As far as the Pig Sticker goes, IIRC the Russians didn’t issue scabbards. It was either on your rifle, stuck into your belt or in your teeth on the best tradition of Blackbeard and a thousand Hollywood Buccaneer flix.
The Mosin looks good with a 24 inch barrel. I think this is about the right length for a bolt action rifle. The Russians ought to have gone for it when they modernised the Mosin in 1931, reducing the barrel from 31 inches to 28. I think Mosins with 28 inch barrels already existed as dragoon rifles, so perhaps that made the decision easier, but it still left the rifle too long. Conversely the 20 inch barrel on the carbine was rather too short.

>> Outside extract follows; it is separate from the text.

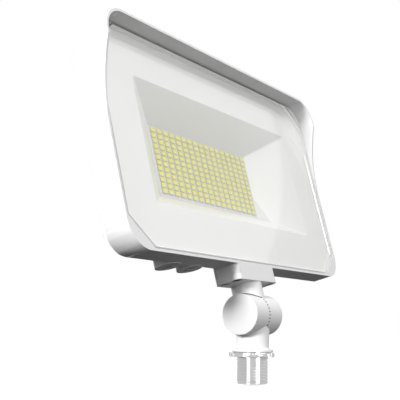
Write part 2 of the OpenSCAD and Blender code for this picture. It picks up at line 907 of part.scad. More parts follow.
module driver_capacitors() {
    color("steelblue") in_head() for (z = [-cap_pitch / 2, cap_pitch / 2]) {
        translate([cap_x, driver_y + cap_d / 2, box_mid + z]) rod_x(cap_d / 2, 0, cap_len);
    }
}

module driver_choke() {
    color("orange") in_head() translate([-choke_x, driver_y, box_mid - choke_drop]) difference() {
        rod_y(choke_d / 2, 0, choke_h);
        rod_y(choke_bore / 2, -1, choke_h + 1);
    }
}

module terminal_block() {
    poles = 3;
    place = [-terminal_x, driver_y, box_mid + terminal_rise];
    color("seagreen") in_head() translate(place) difference() {
        cube([poles * terminal_pitch, terminal_h, terminal_h]);
        for (i = [0:poles - 1]) {
            translate([(i + 0.5) * terminal_pitch, 0, terminal_h / 2]) {
                rod_y(terminal_bore / 2, terminal_h / 2, terminal_h + 1);
            }
        }
    }
}

module driver_screws() {
    color("silver") in_head() for (p = driver_spots()) {
        translate([p[0], driver_y, p[1]]) rotate([-90, 0, 0]) small_screw(driver_t + spacer_h - 0.4);
    }
}

// Rubber bush with a lip on each side of the spreader
module lead_grommet() {
    r = lead_hole_d / 2;
    color("black") in_head() translate([lead_hole[0], spreader_y, lead_hole[1]]) rotate([-90, 0, 0]) {
        rotate_extrude() polygon([
            [r - 1.8, -1], [r + 1.2, -1], [r + 1.2, 0], [r, 0], [r, spreader_t],
            [r + 1.2, spreader_t], [r + 1.2, spreader_t + 1], [r - 1.8, spreader_t + 1]
        ]);
    }
}

module rear_cover() {
    ribs = floor((box_w / 2 - cover_rib_in - fin_t) / fin_pitch);
    color("white") in_head() difference() {
        union() {
            plate_y(cover_y, cover_y + cover_t) box_outline();
            for (i = [-ribs:ribs]) {
                translate([i * fin_pitch - fin_t / 2, cover_y + cover_t - eps, box_low + cover_rib_in]) {
                    cube([fin_t, cover_rib_h + eps, box_h - 2 * cover_rib_in]);
                }
            }
        }
        for (p = cover_screws()) {
            translate([p[0], 0, p[1]]) rod_y(small_screw_d / 2 + 0.15, cover_y - 1, cover_y + cover_t + 1);
        }
    }
}

module rear_seal() {
    edge = (box_wall - cover_seal_w) / 2;
    color("black") in_head() difference() {
        plate_y(box_back_y, cover_y) box_outline(edge);
        plate_y(box_back_y - 1, cover_y + 1) box_outline(edge + cover_seal_w);
    }
}

module rear_cover_screws() {
    color("silver") in_head() for (p = cover_screws()) {
        translate([p[0], cover_y + cover_t, p[1]]) rotate([-90, 0, 0]) {
            small_screw(cover_t + cover_seal_t + 5);
        }
    }
}

// The half of the drum on the +X side, with a slightly domed end
module drum_half() {
    steps = 5;
    rotate([0, 90, 0]) rotate_extrude() polygon(concat(
        [[0, joint_gap / 2], [drum_r, joint_gap / 2]],
        [for (i = [steps:-1:0]) [drum_r * i / steps, drum_len / 2 - drum_dome * pow(i / steps, 2)]]
    ));
}

// Chamber, seal groove and tooth grooves in the face of the +X half
module joint_face_cuts(first_tooth) {
    difference() {
        rod_x(chamber_r, 0, joint_gap / 2 + chamber_depth);
        rod_x(hub_r, -1, joint_gap / 2 + chamber_depth + 1);
    }
    difference() {
        rod_x(seal_ring_r + ring_seal_d / 2 + 0.1, 0, ring_seal_d / 2 + 0.1);
        rod_x(seal_ring_r - ring_seal_d / 2 - 0.1, -1, ring_seal_d);
    }
    for (i = [0:tooth_count - 1]) {
        rotate([first_tooth + i * 360 / tooth_count, 0, 0]) {
            translate([0, -tooth_w / 2, drum_r - tooth_len]) {
                cube([joint_gap / 2 + tooth_depth, tooth_w, tooth_len + saddle_gap / 2]);
            }
        }
    }
}

module knuckle_upper() {
    color("white") in_head() difference() {
        union() {
            drum_half();
            difference() {
                translate([0, 0, hub_r / 2]) cylinder(d = neck_d, h = plate_h + eps - hub_r / 2);
                rod_x(saddle_r, -drum_len, joint_gap / 2);
            }
            translate([0, 0, plate_h]) linear_extrude(plate_t) plate_outline();
        }
        joint_face_cuts(180 / tooth_count);
        rod_x(bolt_d / 2 + running_fit, -1, drum_len);
        rod_x(washer_d / 2 + 0.25, bolt_seat_x, drum_len);
        translate([passage_x, 0, hub_r + 0.3]) cylinder(d = passage_d, h = plate_h + plate_t);
        for (p = flange_spots()) {
            translate([p[0], p[1], plate_h - 1]) {
                cylinder(d = flange_screw_head_d + 0.6, h = screw_recess + 1);
                cylinder(d = flange_screw_d + 0.3, h = plate_t + 2);
            }
        }
    }
}

module flange_gasket() {
    color("darkgray") in_head() translate([0, 0, plate_h + plate_t]) linear_extrude(gasket_t) difference() {
        plate_outline();
        translate([passage_x, 0]) circle(d = passage_d + 4);
        for (p = flange_spots()) {
            translate(p) circle(d = flange_screw_d + 0.6);
        }
    }
}

module flange_screws() {
    color("silver") in_head() for (p = flange_spots()) {
        translate([p[0], p[1], plate_h + screw_recess]) rotate([180, 0, 0]) {
            machine_screw(flange_screw_d, flange_screw_head_d, flange_screw_head_h, flange_screw_len);
        }
    }
}

// Nipple seen from its side: thread grooves down to the chamfered end
function nipple_profile() =
    let (
        r = nipple_d / 2,
        flank = thread_pitch / 2 - thread_land,
        root = flank + thread_land,
        groove = [[0, 0], [thread_depth, flank], [thread_depth, root], [0, root + flank]],
        first = relief_len + thread_land,
        grooves = floor((nipple_len - nipple_chamfer - first) / thread_pitch)
    )
    concat(
        [[0, 0], [relief_r, 0], [relief_r, -relief_len], [r, -relief_len]],
        [for (i = [0:grooves - 1], p = groove) [r - p[0], -first - i * thread_pitch - p[1]]],
        [[r, nipple_chamfer - nipple_len], [r - nipple_chamfer, -nipple_len], [0, -nipple_len]]
    );

module knuckle_lower() {
    color("white") difference() {
        union() {
            translate([0, 0, axis_h]) mirror([1, 0, 0]) drum_half();
            difference() {
                cylinder(d = column_d, h = axis_h - hub_r / 2);
                translate([0, 0, axis_h]) rod_x(saddle_r, -joint_gap / 2, drum_len);
            }
            cylinder(d = flange_d, h = flange_t);
            translate([0, 0, flange_t - eps]) cylinder(d1 = column_d + 2, d2 = column_d, h = 1);
            rotate_extrude() polygon(nipple_profile());
        }
        translate([0, 0, axis_h]) {
            mirror([1, 0, 0]) joint_face_cuts(0);
            rod_x(bolt_d / 2 + thread_fit, head_seat_x - bolt_len - 0.8, 1);
            translate([-passage_x, 0, flange_t - axis_h]) {
                cylinder(d = passage_d, h = axis_h - flange_t - hub_r - 0.3);
            }
        }
        translate([0, 0, -nipple_len - 1]) cylinder(d = wire_bore, h = nipple_len + flange_t + 3);
    }
}

module knuckle_bolt() {
    color("silver") translate([0, 0, axis_h]) difference() {
        union() {
            rod_x(bolt_d / 2, head_seat_x - bolt_len, head_seat_x + eps);
            rod_x(bolt_head_d / 2, head_seat_x, head_seat_x + bolt_head_h);
        }
        translate([head_seat_x + bolt_head_h - bolt_hex_depth, 0, 0]) rotate([0, 90, 0]) {
            cylinder(d = bolt_hex, h = bolt_hex_depth + 1, $fn = 6);
        }
    }
}

module bolt_washer() {
    color("silver") translate([0, 0, axis_h]) difference() {
        rod_x(washer_d / 2, bolt_seat_x + running_fit, head_seat_x);
        rod_x(bolt_d / 2 + 0.2, bolt_seat_x - 1, head_seat_x + 1);
    }
}

module knuckle_seal() {
    color("black") translate([0, 0, axis_h]) rotate([0, 90, 0]) {
        rotate_extrude() translate([seal_ring_r, 0]) circle(d = ring_seal_d);
    }
}

module locknut() {
    low = -nut_gap - nut_t;
    color("white") translate([0, 0, low]) difference() {
        union() {
            cylinder(d = nut_ring_d, h = nut_t);
            intersection() {
                cylinder(d = nut_d, h = nut_t);
                for (i = [0:nut_lugs - 1]) {
                    rotate(i * 360 / nut_lugs) translate([relief_r + 1, -nut_lug_w / 2, 0]) {
                        cube([nut_d, nut_lug_w, nut_t]);
                    }
                }
            }
        }
        translate([0, 0, -1]) cylinder(r = relief_r + running_fit, h = nut_t + 2);
    }
}

housing();
front_glass();
glass_seal();
reflector();
led_board();
leds();
led_board_screws();
led_connector();
thermal_pad();
power_dial();
colour_dial();
power_clip();
colour_clip();
dial_seals();
selector_board();
selector_switches();
selector_screws();
driver_board();
driver_transformer();
driver_capacitors();
driver_choke();
terminal_block();
driver_screws();
lead_grommet();
rear_cover();
rear_seal();
rear_cover_screws();
knuckle_upper();
flange_gasket();
flange_screws();
knuckle_lower();
knuckle_bolt();
bolt_washer();
knuckle_seal();
locknut();
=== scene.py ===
"""Outdoor LED flood light on a tilting knuckle, dressed over its CAD frame."""

import json
import math

import bmesh
import bpy
from mathutils import Matrix, Quaternion, Vector


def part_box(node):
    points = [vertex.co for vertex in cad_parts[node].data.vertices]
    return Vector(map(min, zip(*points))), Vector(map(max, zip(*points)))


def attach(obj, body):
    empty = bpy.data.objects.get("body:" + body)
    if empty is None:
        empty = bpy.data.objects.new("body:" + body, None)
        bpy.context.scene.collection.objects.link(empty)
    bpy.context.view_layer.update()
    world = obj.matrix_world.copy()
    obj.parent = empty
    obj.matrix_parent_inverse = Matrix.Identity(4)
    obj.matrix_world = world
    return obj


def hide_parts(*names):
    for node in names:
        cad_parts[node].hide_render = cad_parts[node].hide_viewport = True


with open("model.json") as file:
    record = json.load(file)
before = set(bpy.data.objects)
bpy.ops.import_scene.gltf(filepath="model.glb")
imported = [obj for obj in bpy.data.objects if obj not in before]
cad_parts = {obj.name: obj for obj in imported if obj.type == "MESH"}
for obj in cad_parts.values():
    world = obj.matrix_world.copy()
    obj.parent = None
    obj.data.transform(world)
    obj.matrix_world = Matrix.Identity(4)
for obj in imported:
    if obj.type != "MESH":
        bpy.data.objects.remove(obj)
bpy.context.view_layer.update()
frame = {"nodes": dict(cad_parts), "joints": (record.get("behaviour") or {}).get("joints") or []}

# Viewpoint: the camera stands low in front of the light's left end and looks up at it
# through a long lens, with a slight roll.
view_from = Vector((-0.48652, -0.28101, 0.01140))
view_to = Vector((-0.06325, 0.0, 0.08951))
view_roll = math.radians(0.87)
lens_length, sensor_width, nearest = 77.83, 36, 0.01
view_turn = (view_to - view_from).to_track_quat("-Z", "Y") @ Quaternion((0, 0, 1), view_roll)
camera = bpy.data.objects.new("viewpoint", bpy.data.cameras.new("viewpoint"))
camera.matrix_world = Matrix.Translation(view_from) @ view_turn.to_matrix().to_4x4()
camera.data.lens = lens_length
camera.data.sensor_width = sensor_width
camera.data.clip_start = nearest
bpy.context.scene.collection.objects.link(camera)
bpy.context.scene.camera = camera

# Cast housing: one aluminium casting with rim, hood, rear body, cooling fins, driver box,
# knuckle boss and dial bosses. It is powder coated white, with a fine orange-peel skin and
# slightly rounded edges. At rest it leans back on the knuckle with all that it holds.
joints = {joint["name"]: joint for joint in frame["joints"]}
tilt_axis = Vector(joints["head_tilt"]["pos_m"])
lean = math.asin(-joints["power_dial_turn"]["axis"][1])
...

It was interesting to see that the lowest position on the sights was 300 metres, which we would now consider to be towards the outer limit for rifle shooting. But the Finns probably had pretty good eyesight back then. No screens.
“(…)Finns(…)”
Please explain how that is relevant for rifle deployed by Estonia.
Finns and Estonians both went for 24 inch barrels, as Ian explains in the video, the Finns gave the upgrade package for Mosins to Estonia. The Finns are noted as being good riflemen, I am not sure about the Estonians, their country is hard to defend, and they did not really have the chance to use their modified Mosins.